Lorsque l’on pense aux cori spezzati,
le nom qui vient le plus naturellement à l’esprit est celui des Gabrieli. Andrea
(c.1533-1585) fut sinon l’élève du moins l’héritier direct de Willaert et s’il
n’obtint jamais le poste de premier organiste de Saint-Marc qui échut à Claudio
Merulo en 1566 quand lui fut nommé au second, l’influence de sa musique la plus
progressiste publiée après sa mort par son neveu Giovanni (c.1554-1612) – les
recueils édités de son vivant se ressentent, eux, de l’empreinte de Lassus,
qu’il fréquenta – fut considérable, particulièrement sa recherche d’effets
sonores au moyen de l’alternance et de l’opposition des différents chœurs mais
également de leur individualisation. Giovanni, qui succéda à Merulo en 1585 et
fut le maître de Heinrich Schütz au cours de la première décennie du siècle
suivant, se mit à l’école de son oncle dont il amplifia les trouvailles en
matière d’intrication des voix et des instruments en les mettant au service
d’une exigence accrue d’expressivité également patente dans ses madrigaux où il
expérimente le stile concertato promis au bel avenir que l’on sait et dont on
trouve déjà un écho dans les Concerti ecclesiastici de Giovanni Bassano
(c.1558-1617), un des derniers grands virtuoses du cornet dont, signe des temps,
la succession au poste de maestro del concerto de Saint-Marc fut confiée à un
violoniste, publiés en 1598 et 1599 ; en faisant usage de dissonances et de
madrigalismes, d’une variabilité rythmique et d’une demande de virtuosité
jusqu’alors inédites, Giovanni Gabrieli, à l’image de la révolution de l’espace
et du temps s’appuyant sur la traduction des actions comme des émotions saisies
à l’instant de leur survenue opérée par les peintres contemporains que sont
Titien, Véronèse – comment ne pas penser à sa soif de couleur en écoutant ces
musiques ? – et surtout Tintoret, ouvre grand la voie au premier baroque dont
Venise pourra s’enorgueillir d’avoir serti dans sa couronne l’éclat d’un des
astres majeurs, Claudio Monteverdi.
Les anthologies consacrées aux
compositeurs vénitiens de la Renaissance tardive se distinguent généralement par
leur rutilance, leurs partitions se prêtant souvent à merveille à des exécutions
toutes de pompe démonstrative.
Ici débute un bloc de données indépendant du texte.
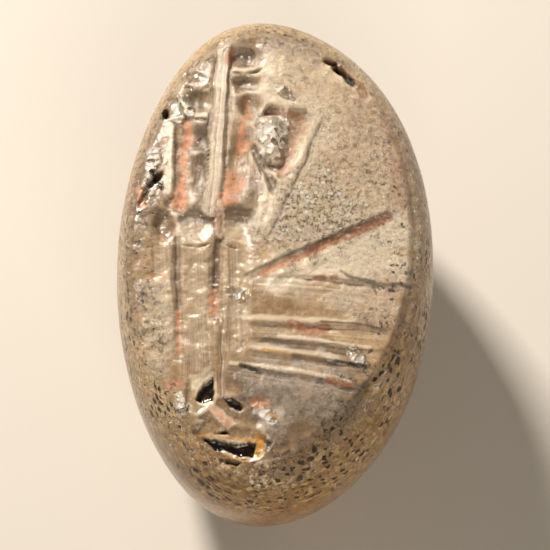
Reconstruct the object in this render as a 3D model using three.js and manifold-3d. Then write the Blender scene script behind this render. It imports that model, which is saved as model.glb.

Une des nombreuses qualités du florilège proposé
par Les Traversées Baroques est précisément de ne pas suivre cette habitude et,
sans renoncer au brillant, de faire une large place à une ferveur plus
intériorisée qui confère à ces pages une dimension plus intimiste et orante.
L’effectif convoqué de sept chanteurs et d’autant d’instrumentistes pourrait
paraître modeste, mais il s’avère au contraire idéal de réactivité et de
souplesse pour rendre justice avec beaucoup de finesse aux trouvailles
rythmiques et harmoniques qui parsèment ces pages ; il faut dire que les
musiciens impliqués dans ce projet sont tous des spécialistes parfaitement
aguerris dans l’interprétation de ce répertoire et accoutumés à travailler
ensemble, cette connaissance technique et humaine posant les solides fondations
propices à laisser se développer la liberté dans l’ornementation, mais aussi la
ferme discipline individuelle doublée de l’écoute mutuelle aiguisée toutes deux
indispensables pour exalter la polychoralité sans confusion ni débordement. Sous
la direction précise d’un Étienne Meyer que l’on devine très attentif aux
équilibres et aux textures sonores, la musique se déploie avec une énergie
soutenue et une solennité sans pesanteur très convaincantes. Les voix, justes et
lumineuses, parviennent à se fondre sans rien abdiquer de leur caractère (on
reconnaît les chanteurs à l’oreille), le soin apporté au coloris à tous les
pupitres est remarquable et il faut souligner le plaisir palpable de jouer des
instrumentistes non seulement en soutien et dialogue avec les voix mais aussi
dans les pièces qui leur sont dévolues ; leur sensualité et leur virtuosité nous
régalent à chacune de leurs interventions. Portée par une captation qui lui
apporte l’espace nécessaire sans diluer le son, cette réalisation s’avère une
des meilleures parmi celles consacrées récemment à des musiques que nous
pensions bien connaître mais qui sonnent ici avec un souffle renouvelé, sans
empois ni précipitation, rendues comme rarement à leur dimension liturgique.